Oysa teknoloji; yaratıcı olanın yanında durmalıydı, kolaya kaçanın değil.
Biz ne yaptık? Bu fırsatı da tüketim yarışına çevirdik.
Zekâya değil, hazır koda sığındık.

Araç Güçlü Ama Ne Üretiyoruz?

Google VEO, teknolojik olarak etkileyici. Gerçekçi yüzler, canlı arka planlar, senaryoyu sese çevirme kabiliyeti… Hepsi yerli yerinde.
Ama ortaya çıkan içeriklere baktığımızda sorulacak tek bir soru kalıyor: Ne anlatıyorsun?
Ve cevap çoğu zaman yok.

Çünkü kullanıcılar artık anlatmak istemiyor, sadece dikkat çekmek istiyor. Video sonunda izleyiciye bir şey kalmıyor. Ne duygu, ne düşünce, ne de iz bırakacak bir cümle…
Sadece kısa bir şaşkınlık, uzun bir boşluk.

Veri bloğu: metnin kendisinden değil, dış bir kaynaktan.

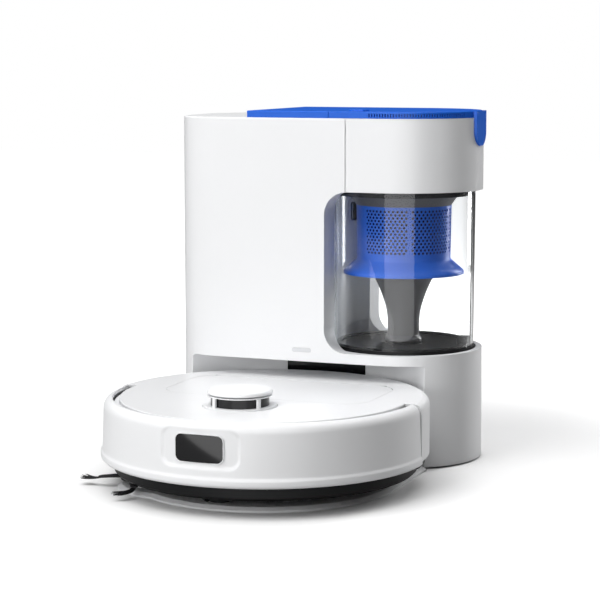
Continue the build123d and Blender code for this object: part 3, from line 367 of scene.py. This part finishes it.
def make_drum(bm):
    """The drum's outer skin with its holes, and the skirt below it."""
    centre = middle("filter_shroud")
    low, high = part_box("filter_shroud")
    skirt_r = high.x - centre.x
    unit = 2 * math.pi / (DRUM_SIDES * SIDE_UNITS)
    half_step = HOLE_ROW_STEP / 2
    lattice_top = FIRST_ROW + half_step
    half_rows = 2 * HOLE_ROWS
    columns = DRUM_SIDES * SIDE_UNITS
    plain_start = PIERCED_SIDES * SIDE_UNITS

    def drum_r(z):
        return lerp(DRUM_BOTTOM_R, DRUM_TOP_R, (z - DRUM_FOOT) / (high.z - DRUM_FOOT))

    def at(column, z, inset=0.0):
        return polar(centre, drum_r(z) - inset, FIRST_SIDE + column * unit, z)

    grid = {}

    def vert(column, row):
        column %= columns
        if (column, row) not in grid:
            grooved = column > plain_start and 0 < row < half_rows and row % 2
            inset = GROOVE if grooved else 0.0
            grid[column, row] = bm.verts.new(at(column, lattice_top - row * half_step, inset))
        return grid[column, row]

    def plain(column, row):
        corners = [(0, 1), (1, 1), (1, 0), (0, 0)]
        bm.faces.new([vert(column + across, row + down) for across, down in corners])

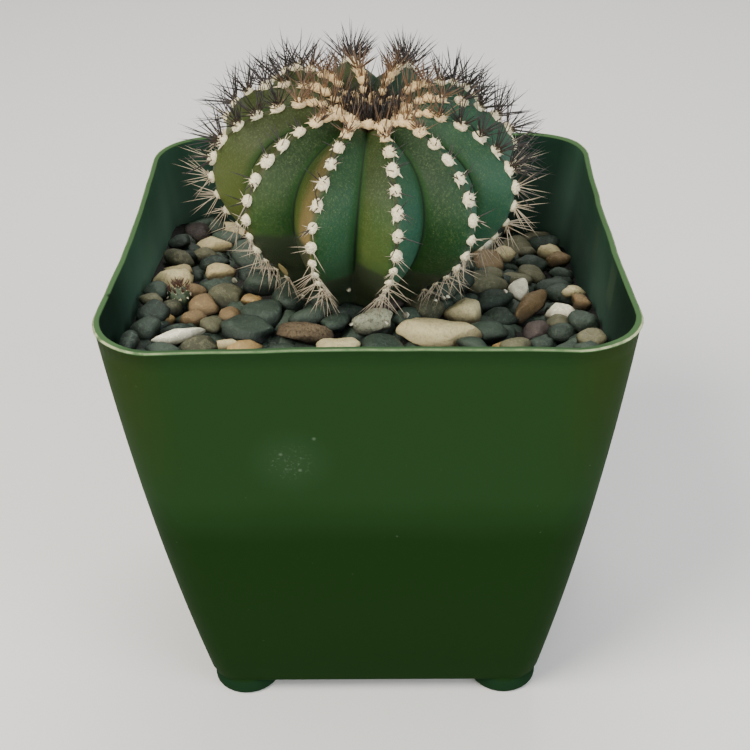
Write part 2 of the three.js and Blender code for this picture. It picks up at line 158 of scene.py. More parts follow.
# Stones that lie on the gravel: node, middle, half sizes, turn in degrees, how broken, kind
STONES = (
    ("stone_cream_large", (13.5, -23.4), (8.2, 4.4, 3), -3, 0.9, "cream"),
    ("stone_cream_wedge", (-6.2, -30.6), (4, 3, 1.9), 8, 1.0, "cream"),
    ("stone_brown_rough", (-12.8, -24.6), (5.2, 3.4, 2.4), -10, 1.0, "rough"),
    ("stone_blue_slab", (-24.6, -22.6), (5.7, 4, 2.3), -24, 0.5, "slate"),
    ("stone_white_porous", (0.9, -21.2), (4.4, 2.8, 2.4), 4, 0.8, "porous"),
    ("stone_white_long", (-38.2, -27), (5.5, 1.4, 1.4), 26, 0.4, "white"),
    ("stone_brown_long", (34, -6.8), (5.8, 2.3, 2.2), 58, 0.6, "brown"),
    ("stone_white_round", (40, -9.4), (3.1, 2.5, 2.1), 150, 0.9, "white"),
)

# Kinds of stone with their dark colour, light colour and roughness, and the slot of each kind
STONE_KINDS = {
    "slate": ((0.0085, 0.016, 0.0125), (0.053, 0.077, 0.055), 0.6),
    "grey": ((0.042, 0.047, 0.027), (0.16, 0.157, 0.09), 0.65),
    "brown": ((0.075, 0.05, 0.022), (0.21, 0.145, 0.07), 0.65),
    "purple": ((0.034, 0.026, 0.022), (0.085, 0.066, 0.058), 0.65),
    "ochre": ((0.2, 0.125, 0.042), (0.42, 0.29, 0.12), 0.6),
    "cream": ((0.42, 0.34, 0.17), (0.82, 0.72, 0.4), 0.75),
    "white": ((0.6, 0.58, 0.41), (0.92, 0.89, 0.68), 0.7),
    "rough": ((0.055, 0.038, 0.02), (0.28, 0.21, 0.125), 0.85),
    "porous": ((0.2, 0.215, 0.15), (0.57, 0.58, 0.41), 0.9),
}
KIND_SLOTS = {"slate": "blue_stone", "grey": "gravel", "brown": "brown_stone", "purple": "brown_stone",
              "ochre": "gravel", "cream": "pale_stone", "white": "pale_stone", "rough": "brown_stone",
              "porous": "pale_stone"}

# Pebbles seen in the photo: kind, middle, half length, half width, turn in degrees
PLACED = (
    ("slate", -44.8, -18.6, 3.6, 3.1, 15), ("slate", -43.8, -25.4, 3.3, 3.2, 0),
    ("ochre", -41.3, -17.5, 1.7, 1.7, 60), ("slate", -45.4, -36, 1.9, 3.3, 0),
    ("grey", -45.8, -13.2, 2.6, 2.2, 0), ("brown", -36, -16.5, 3, 2.7, 0),
    ("brown", -34.5, -10.5, 3.4, 3.8, 80), ("brown", -28.5, -15.5, 2.7, 2.3, 50),
    ("grey", -30, -6.5, 3.6, 4.4, 75), ("slate", -38, -22.5, 4.4, 2.2, 12),
    ("ochre", -25, -30.5, 4.2, 2, 4), ("cream", -28, -28.6, 3, 1.7, -25), ("grey", -33, -29, 3.8, 2.6, 10),
    ("cream", -34, 7.5, 4.2, 2.5, -6), ("cream", -42.5, 7, 3, 3.4, 30), ("slate", -36, 14.5, 3.8, 2.8, 0),
    ("grey", -44.5, 14, 4, 2.8, -30), ("cream", -38, 26.5, 5.6, 3, -16),
    ("slate", -34.5, 32, 4.6, 3.4, -20), ("cream", -34, 40, 5, 3.6, -12), ("slate", -41.5, 40, 3.8, 3.2, 0),
    ("grey", -38.5, 20.5, 3.4, 2.4, 10), ("white", 32.5, 2, 2.6, 3.7, 0), ("cream", 44.1, -0.9, 3, 2, 30),
    ("brown", 46, -8.8, 2.9, 2.3, -40), ("slate", 44.9, -16.7, 3.3, 3, 0),
    ("purple", 34.2, -17.6, 2.7, 3.5, -30), ("slate", 39.3, -18.9, 3.4, 2.6, 10),
    ("grey", 44.8, -26.1, 3.4, 3.1, -20), ("slate", 34.4, -24.3, 2.9, 2.4, 20),
    ("slate", 23.5, -20, 5.8, 2.6, 0), ("ochre", 28, -25.8, 3.8, 2, 0), ("slate", 27, -12, 3.8, 3, -10),
    ("slate", 26, -4.5, 5, 3.4, 25), ("grey", 32.1, 11.4, 4.6, 2.8, -30),
    ("slate", 40.4, 7.7, 3.9, 3.5, 10), ("slate", 37.2, 20.5, 3.8, 2.5, -8),
    ("cream", 30.8, 26.4, 2.9, 3.4, 10), ("cream", 43.9, 28.3, 3.8, 3, -8),
    ("grey", 39.6, 41.4, 4.9, 2.8, 5), ("grey", 29, -27.5, 3.4, 2.4, 0), ("slate", 45.7, 16.1, 3, 2.2, -10),
    ("grey", 36.5, 27.1, 2.3, 1.9, 0), ("slate", -12, -18.5, 4.2, 3, 10), ("slate", -33, 0.5, 4.4, 2.7, 0),
    ("ochre", -24.5, -10.2, 2.3, 2, 20), ("slate", 21, -27.8, 4, 2.2, -15),
    ("slate", -17, -31, 3.6, 2.3, 0),
)

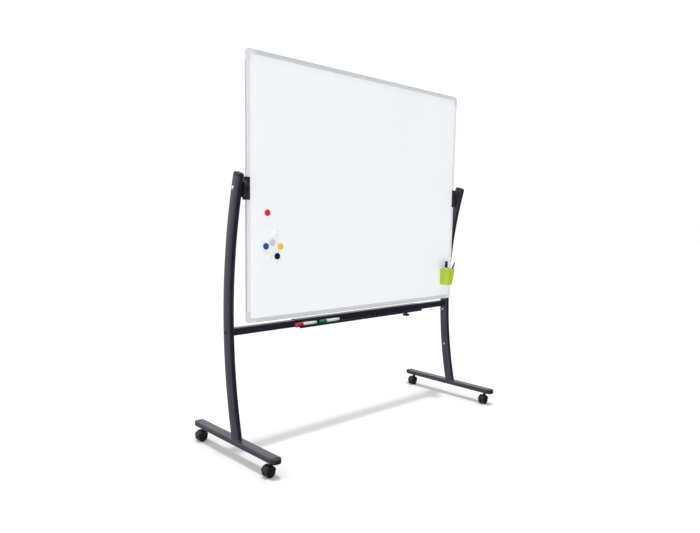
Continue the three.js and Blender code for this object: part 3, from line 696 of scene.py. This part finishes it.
def cut_below_hood(bm, axle, radius):
    """Moves a boss's lowest ring up to just inside the hood's skin."""
    lowest, tolerance, into_skin = min(v.co.z for v in bm.verts), 1e-6, 0.8 * MM
    for vert in bm.verts:
        if vert.co.z < lowest + tolerance:
            across = vert.co.x - axle.x
            skin = max(radius ** 2 - across ** 2, 0) ** 0.5
            vert.co.z = axle.z + skin + into_skin


def make_wheel(body, label, direction, axle, paint):
    """Tyre with a rounded tread and a dished hub with spokes on its outer face."""
    node = f"{body}_wheel_{label}"
    low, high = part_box(node)
    radius, width = (high.z - low.z) / 2, high.y - low.y
    inner_face = low.y if direction > 0 else high.y
    place = axis_frame((axle.x, inner_face, axle.z), (0, direction, 0))
    hub, edge = 18.4 * MM, 2.4 * MM
    outer = [(radius - edge + edge * sin(radians(a)), width - edge + edge * cos(radians(a)))
             for a in range(90, -1, -15)]
    tyre = [(hub, 0.4 * MM), (radius - 2 * MM, 0.4 * MM), (radius - 0.6 * MM, 1.0 * MM),
            (radius, edge), *outer, (hub + 1.2 * MM, width), (hub, width - 0.8 * MM)]
    add_piece(f"{node}_tyre", turned(tyre, 64, place), node, paint["wheel"],
              [node])
    dish, bore = width - 3.4 * MM, 4.2 * MM
    disc = [(bore, 0), (hub, 0), (hub, dish + 1.6 * MM), (hub - 1.2 * MM, dish + 1.6 * MM),
            (hub - 1.8 * MM, dish), (8.4 * MM, dish), (7.8 * MM, dish + 2.0 * MM),
            (bore + 0.6 * MM, dish + 2.0 * MM), (bore, dish + 1.4 * MM)]
    add_piece(f"{node}_hub", turned(disc, 64, place), node, paint["black"])
    cap = [(0, dish + 0.4 * MM), (6.6 * MM, dish + 0.4 * MM), (7.0 * MM, dish + 1.9 * MM),
           (6.2 * MM, dish + 2.4 * MM), (3.4 * MM, dish + 2.8 * MM), (0, dish + 2.9 * MM)]
    add_piece(f"{node}_hub_cap", turned(cap, 40, place), node, paint["black"])
    spokes, root, tip = bmesh.new(), 7.6 * MM, 17 * MM
    for i in range(6):
        turn = place @ Matrix.Rotation(pi / 3 * i, 4, "Z")

        def ring(root_half, tip_half, root_rise, tip_rise):
            corners = ((root, -root_half, root_rise), (tip, -tip_half, tip_rise),
                       (tip, tip_half, tip_rise), (root, root_half, root_rise))
            return [turn @ Vector((along, across, dish + rise)) for along, across, rise in corners]

        loft(spokes, [ring(1.1 * MM, 0.8 * MM, -0.5 * MM, -0.5 * MM),
                      ring(0.8 * MM, 0.5 * MM, 1.4 * MM, 1.0 * MM)])
    add_piece(f"{node}_spokes", spokes, node, paint["black"])


# ------------------------------------------------------------------ board

FRAME_EDGE = 2 * MM


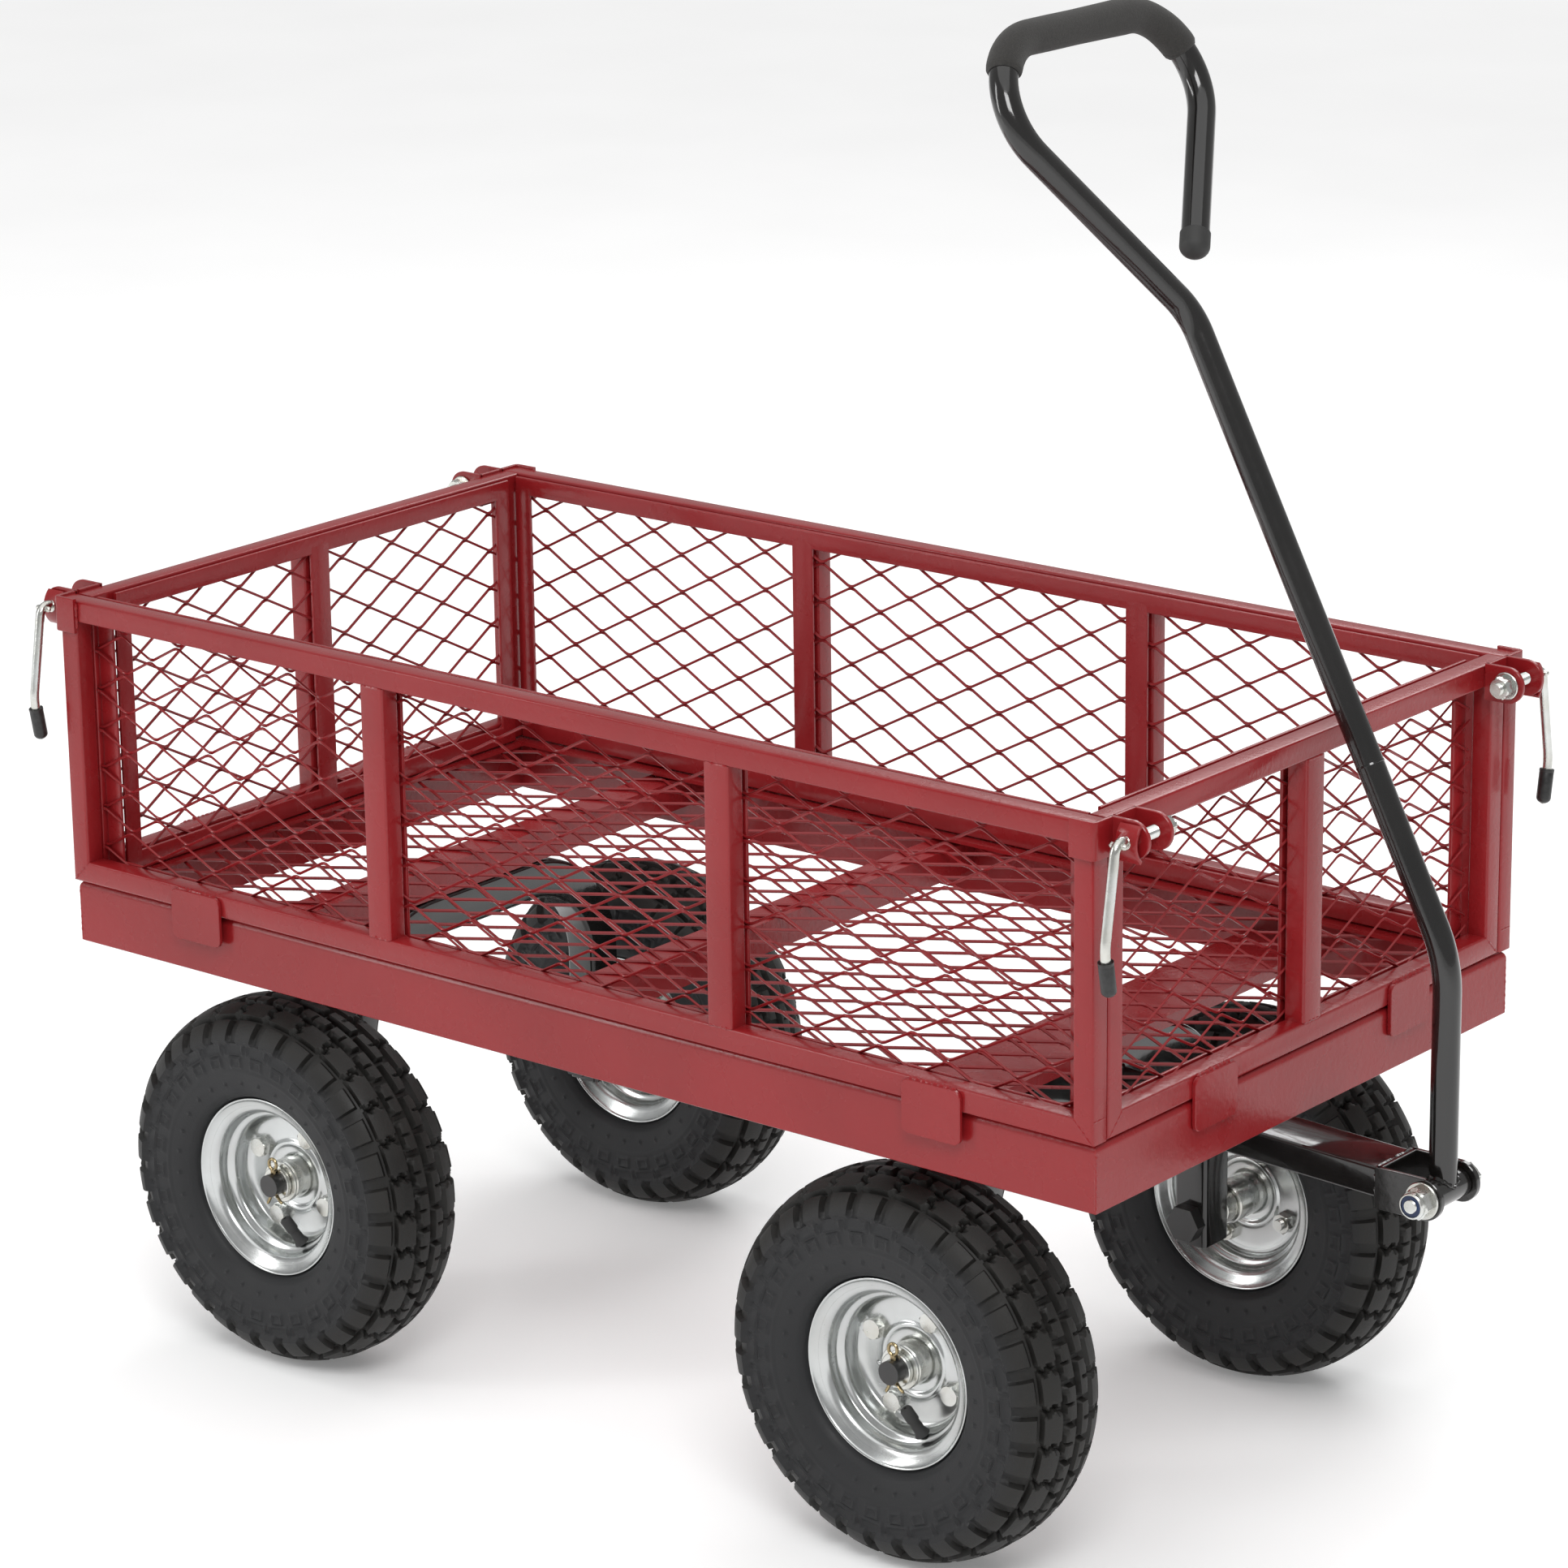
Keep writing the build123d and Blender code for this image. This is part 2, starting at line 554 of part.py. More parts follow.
# A round-ended rubber cap closes the loop's free end.
with BuildPart() as handle_end_cap:
    tube_end = upper_wire @ 1
    end_way = upper_wire % 1
    with BuildSketch(Plane(origin=tube_end, z_dir=end_way)):
        Circle(HANDLE_RADIUS)
    extrude(amount=CAP_LENGTH)
    fillet(handle_end_cap.faces().sort_by(Axis(tube_end, end_way))[-1].edges(), CAP_ROUND)
save(handle_end_cap.part, "handle_end_cap")


# ============================================================ wheels
def both_ways(half):
    """Return a closed profile: the half given, then its mirror image in reverse."""
    return half + [(-out, radius) for out, radius in reversed(half)]


def turned_piece(profile, wheel_x, wheel_y, side):
    """Turn a closed profile of (outward, radius) points about a wheel's axle line."""
    points = [(wheel_y + side * out, TYRE_RADIUS + radius) for out, radius in profile]
    with BuildPart() as piece:
        with BuildSketch(Plane.YZ.offset(wheel_x)):
            with BuildLine():
                Polyline(*points, close=True)
            make_face()
        revolve(axis=Axis((wheel_x, 0, TYRE_RADIUS), (0, 1, 0)))
    return piece.part


# The tyre bulges over the rim's flanges, and its beads sit between them.
bead_out = RIM_HALF_WIDTH - RIM_WALL - BEAD_GAP
bead_radius = RIM_SEAT_RADIUS + BEAD_GAP
belly_radius = (RIM_RADIUS + TYRE_RADIUS) / 2
tyre_profile = both_ways(
    [
        (bead_out - TYRE_WALL, bead_radius),
        (bead_out, bead_radius),
        (bead_out, RIM_RADIUS + 1),
        (0.85 * TYRE_HALF_WIDTH, RIM_RADIUS + 8),
        (TYRE_HALF_WIDTH, belly_radius),
        (0.96 * TYRE_HALF_WIDTH, 0.87 * TYRE_RADIUS),
        (0.75 * TYRE_HALF_WIDTH, 0.96 * TYRE_RADIUS),
        (TREAD_HALF_WIDTH, TYRE_RADIUS),
    ]
)
cavity_profile = both_ways(
    [
        (bead_out - TYRE_WALL, 0.9 * bead_radius),
        (bead_out - TYRE_WALL, RIM_RADIUS),
        (TYRE_HALF_WIDTH - TYRE_WALL, belly_radius),
        (0.72 * TYRE_HALF_WIDTH, 0.86 * TYRE_RADIUS),
        (TREAD_HALF_WIDTH - TYRE_WALL, TYRE_RADIUS - TREAD_WALL),
    ]
)
# One pressed shell: flange, seat, step and well on either side of the disc.
rim_profile = both_ways(
    [
        (RIM_WELL_HALF, RIM_WELL_RADIUS),
        (RIM_STEP_HALF, RIM_SEAT_RADIUS),
        (RIM_HALF_WIDTH - RIM_WALL, RIM_SEAT_RADIUS),
        (RIM_HALF_WIDTH - RIM_WALL, RIM_RADIUS),
        (RIM_HALF_WIDTH, RIM_RADIUS),
        (RIM_HALF_WIDTH, RIM_SEAT_RADIUS - RIM_WALL),
        (RIM_STEP_HALF, RIM_SEAT_RADIUS - RIM_WALL),
        (RIM_WELL_HALF, RIM_WELL_RADIUS - RIM_WALL),
    ][::-1]
)


def bolt_length(wheel, start, length, radius, corners=0):
    """Add one length of each rim bolt, measured outwards from the wheel's middle."""
    wheel_x, wheel_y, side = wheel
    with BuildSketch(Plane.XZ.offset(-(wheel_y + side * start))) as section:
        with Locations((wheel_x, TYRE_RADIUS)):
            with PolarLocations(RIM_BOLT_CIRCLE, 4, start_angle=RIM_BOLT_PHASE):
                if corners:
                    RegularPolygon(radius, corners)
                else:
                    Circle(radius)
    extrude(section.sketch, amount=-side * length)


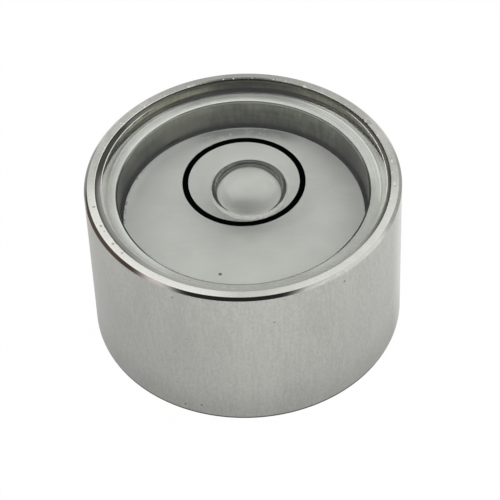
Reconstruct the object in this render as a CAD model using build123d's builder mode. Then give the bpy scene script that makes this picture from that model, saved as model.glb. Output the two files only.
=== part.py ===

 Bu, Gelecek Değil. Bu, KURU Gürültü.

Yeni medya diyoruz ya... Artık medya değil, sadece gürültü. Her video bağırıyor, her içerik kendini öne itmeye çalışıyor ama kimse bir şey demiyor. Google VEO3 gibi sistemler, bir devrim olabilir. Ama ilk büyük kullanım dalgası, dijital çöplük oluşturdu. Birkaç ay içinde "Vay be, bunu nasıl yapmışlar?” dediklerimiz, şimdi "Yeter artık, yine mi bu saçmalık?" dedirtiyor.

Gelecek dedik, ama şu an içindeyiz ve hiç umut vermiyor.
Çünkü araçlar büyüdü ama anlatacak hikâyemiz küçüldü.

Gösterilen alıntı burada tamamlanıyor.